Pushpa Rokde said: “On several occasions I have intervened to help release villagers rounded up by police during their area domination exercises, especially when there are no cases against them.”
Journalists often reported stories of arrests and killings of villagers by the police, based on phone tip-offs, which put them under the risk of police surveillance, she added.
The standoff between the Maoists and the journalists is being watched closely by the police.

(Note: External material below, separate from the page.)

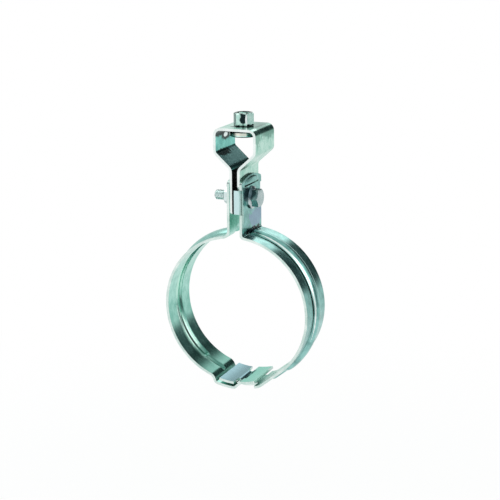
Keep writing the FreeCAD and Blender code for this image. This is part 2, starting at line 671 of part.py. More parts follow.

The inspector general of Bastar range P Sunderraj released a video statement in which he said the Maoist threats to journalists had exposed their “hollow ideology and negative thinking”.
“Safeguarding the public is our primary responsibility and we will assess this and extend suitable security,” he told Scroll.in.
Chandrakar, the journalist from Bijapur, said security cover by the police would make it impossible for the journalists to function. “We will not be able to travel even 2 km beyond Bijapur to report,” he said.
Of the 400 reporters in South Bastar, less than 10 have shown courage to travel to the interiors for reporting, said Chandrakar. But the recent threats by the Maoists have instilled fear in them as well, he added, which further endangers journalism in a conflict area such as Bastar.
“Often, decisions at the higher-level [of the CPI(Maoist)] trickle to the frontline cadres only after the harm is already done,” said Chandrakar, who pointed out that it was worrying that the south sub-zone bureau of the Maoists had issued threats without consulting the senior leaders.
Mishra said he felt relieved after the Maoists zonal committee intervened to say no harm would be done to journalists. But he is wary of stepping out for his reporting assignments. “I hope this is clarified early enough so that I can continue my work,” he said.